Big Picture
Science and Modeling

What’s the point of statistics?

a process of learning through empirical observations

together, science philosophy and statistical modeling is the backbone to empirical learning

Today

1. Study Objectives, Hypotheses, and Predictions

2. Big Data and Sampling

3. Inference and Prediction

4. Model-Based vs Design-Based Sampling/Inference

Lab: Simulation and Markdown

Study Objective

Definition

What you want to accomplish; can have multiple related objectives in a single manuscript.

Example

To understand the space-use of coyotes.

Framing the importance of the objective(s) provides the justification and depends on the audience.

Hypothesis

Definition

A story that explains how the world works
An explanation for an observed phenomenon

Example (weak)

Coyotes have small home ranges in urban areas

Research/Scientific Hypothesis

Definition

“A statement about a phenomenon that also includes the potential mechanism or cause of that phenomenon”. (Betts et al. 2021)

Example

Coyotes have small home ranges in urban areas because food resource density is high

Non-hypothesis hypothesis: We hypothesize variation in coyote home range size.

Statistical Model/Hypothesis

Definition

An explicit mathematical and stochastic representation of the observational & mechanistic process of the empirical observations.

Statistical Model/Hypothesis

Example:

\[\textbf{y} = \beta_0 + \beta_1 \times \textbf{x} + \mathbf{\epsilon}\] \[\mathbf{\epsilon} \sim \text{Normal}(0, \sigma^2)\]

where…

\(\textbf{y}\) = vector of home range sizes of coyotes
\(\beta_0\) = intercept
\(\beta_1\) = effect diff. of HR size for urban coyotes
\(\textbf{x}\) = indicator of HR in urban (1) or not in urban (0)
\(\sigma^2\) = uncertainty / unknown variability

Statistical Model/Hypothesis

Example:

\[\textbf{y} = \beta_0 + \beta_1 \times \textbf{x} + \mathbf{\epsilon}\] \[\mathbf{\epsilon} \sim \text{Normal}(0, \sigma^2)\]

Evidence of hypothesis support

\(\beta_1\) is negative and statistically clearly different¹ than zero

Prediction

Definition

The expected outcome from a hypothesis.
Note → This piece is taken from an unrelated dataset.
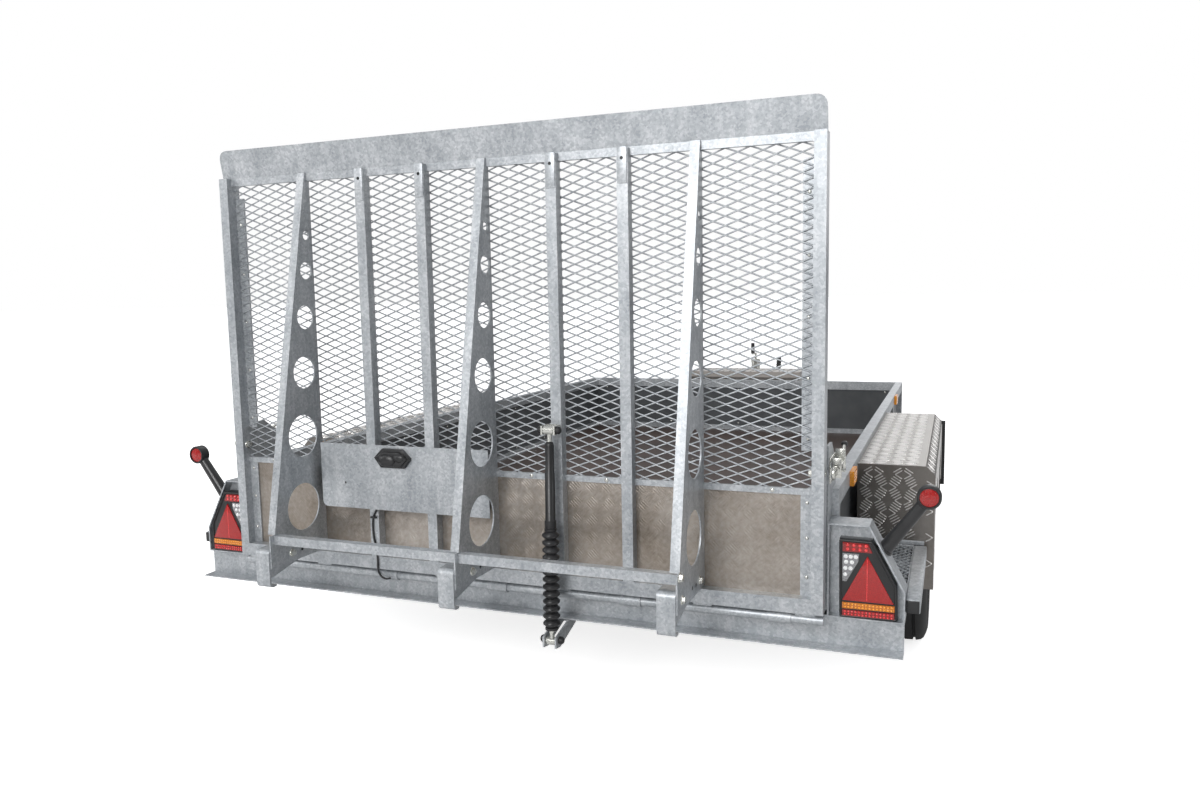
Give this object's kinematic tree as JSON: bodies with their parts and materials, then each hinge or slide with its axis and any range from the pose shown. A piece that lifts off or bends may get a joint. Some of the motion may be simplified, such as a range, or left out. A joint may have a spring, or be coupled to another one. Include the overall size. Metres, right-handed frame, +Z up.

If agrees with data, it would support the hypothesis or at least not reject it.

Example 1

Okay: Coyote home ranges are smaller in urban areas compared to non-urban areas

Example 2

Better: Coyote home ranges in urban areas with high available food resources is smaller than coyote home ranges in urban areas with less available food resources and smaller than coyotes living in non-urban areas

Types of Studies

Descriptive/Naturalist (not hypothetico-deductive)
Hypothetico-Deductive Observational
Hypothetico-Deductive Experimental

Manuscript Writing

Where do you put these?

objectives
justification of objectives
hypotheses
predictions

Take-Aways?

1. Study Objectives, Hypotheses, and Predictions

Data is everywhere
It is the era of BIG DATA!

Big Data Problems

“The hidden Biases of Big Data” by Kate Crawford in Harvard Business Review (2013)

“with enough data, the numbers speak for themselves”- Wired Magazine Editor

Big Data Problems

“The hidden Biases of Big Data” by Kate Crawford in Harvard Business Review (2013)

"Data and data sets are not objective;"

"they are creations of human design."

Big Data Problems

The Annals of Applied Statistics (2018); Xiao Li Meng,

The Big Data Paradox:

"the bigger the data, the surer we fool ourselves” ... when we fail to account for our sampling process.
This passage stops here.